The Croatan National Forest lies on the Coastal Plain of North Carolina. It presents a large variety of land conditions: ancient sand ridges (derived from barrier islands marooned by lowering sea levels 10,000-150,000 years ago), bottomlands of black organic soil, pine savannas, and raised bogs called pocosins (an Indian term meaning "swamp on a hill"). Sandy beaches occur along the Neuse River. Low-lying areas are subject to flooding, especially near the Neuse where wind tides can dramatically raise or lower the water level.

The variety of soil types is reflected in the wide variety of Forest vegetation. Greenbrier, bay, smilax and titi form the dense impenetrable growths in low areas such as pocosins and slash drains located between the sand ridges. Carnivorous plants such as the Venus fly trap, pitcher plant, sundew and bladderworts also add their unique touch to the pocosins. Orchids including the rosebud orchid, habernaria, grass pink, and adder's tongue thrive in pine savannas. The dominant trees on the higher ground are the pines- loblolly, longleaf, pond and shortleaf, but stands of oaks (at least a dozen species), hickories and beech can be found on the sand ridges. Sweetgum, cypress and maple occupy drains and bottom lands.

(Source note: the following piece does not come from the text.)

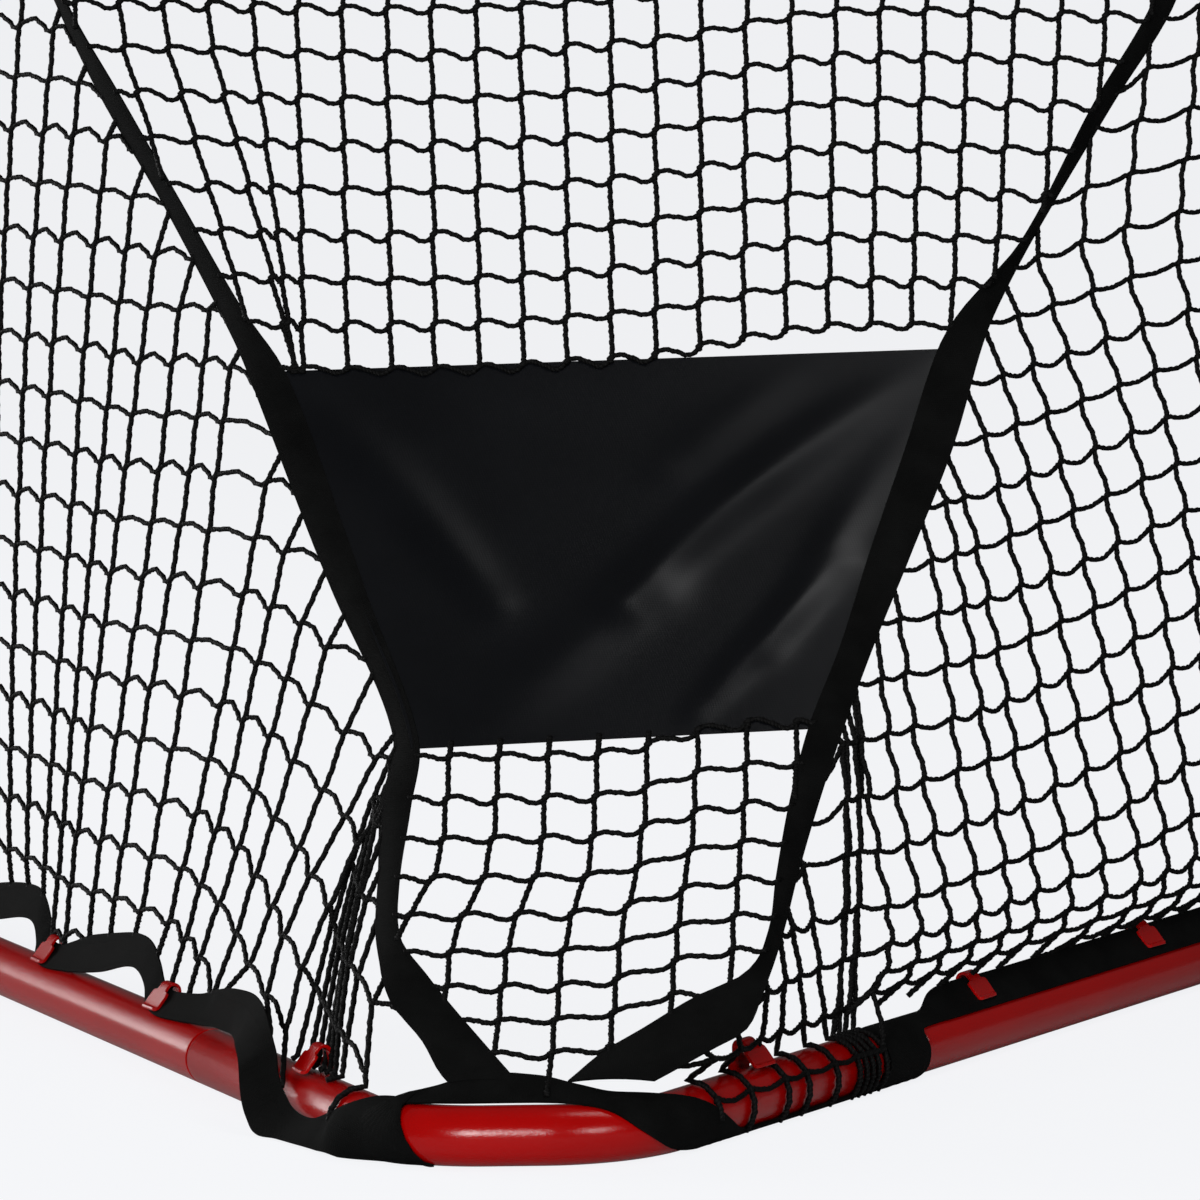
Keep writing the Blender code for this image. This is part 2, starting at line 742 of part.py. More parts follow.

Black bears, bobcats, white-tail deer, raccoons, opossums, and grey squirrels are the most notable mammaliam inhabitants. Ducks, geese and swan winter on the lakes of the Forest. The endangered red-cockaded woodpecker nests in several areas of the Forest.

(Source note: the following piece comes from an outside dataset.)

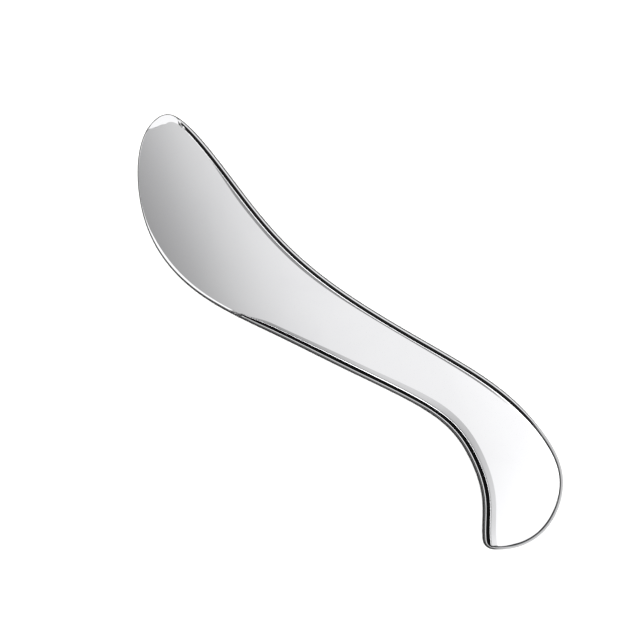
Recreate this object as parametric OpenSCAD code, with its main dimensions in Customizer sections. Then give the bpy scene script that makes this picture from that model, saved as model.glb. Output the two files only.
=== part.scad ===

The Neusiok Trail, part of the 700-mile North Carolina Mountains-to-Sea Trail, is the longest hiking trail in eastern North Carolina, running for 22 miles from the Pinecliff Recreation Area on the Neuse River to the Newport River at Mill Creek.

The trail was laid out by the Carteret County Wildlife Club in 1971 and is maintained by the Forest Service and the club. It lies entirely within the National Forest, and passes through all the types of environments mentioned above. There are several access points so that short or long stretches can be selected.

While hiking the trail, the visitor is likely to see signs of wild turkeys scratching in the oak-hickory stands, or red-tailed hawks, ospreys, and even eagles soaring against the sky. Song birds (warbler populations peak in April and May) flit through the undergrowth and the tree tops, challenging the observer to get a glimpse sufficient for thier identification.Alligators are common in Cahoogue and Hancock creeks in the NW region of the trail- look for "logs" that don't belomg! The eyed visitor will also find reminders of the human history of the Forest. There are barrels, jars and copper coils, the remains of stills blown up by law officers in the not-too-distant past, scattered along the trail in the region of Cahoogue Creek. Early in this century much of the area along the Neuse was farmed and several graves are located near the trail although their wooden markers are now almost completely lost.

During wet periods, the hiker is advised to wear water-proof shoes. The club and the Forest Service have constructed wooden bridges over most of the low areas, greatly enhancing the enjoyment of going through swampy regions. The Suffolk scarp, the dune line of the ocean 10,000 years ago provides a dry footway for several miles of the trail.

During 1998, the club constructed two open-front shelters with fire pits along the trail. They are designed to give the weary hiker a place to rest or spend the night under cover. Remember, there is no trash pick-up along the trail! Please pack out your garbage.

The best time to hike the trail is October through May. Not only is the weather often delightful in this period, but biting insects are seldom a problemthen. Snakes, including a few venomous species, occur in the Croatan, but they are shy and seldom seem especially in the cooler months.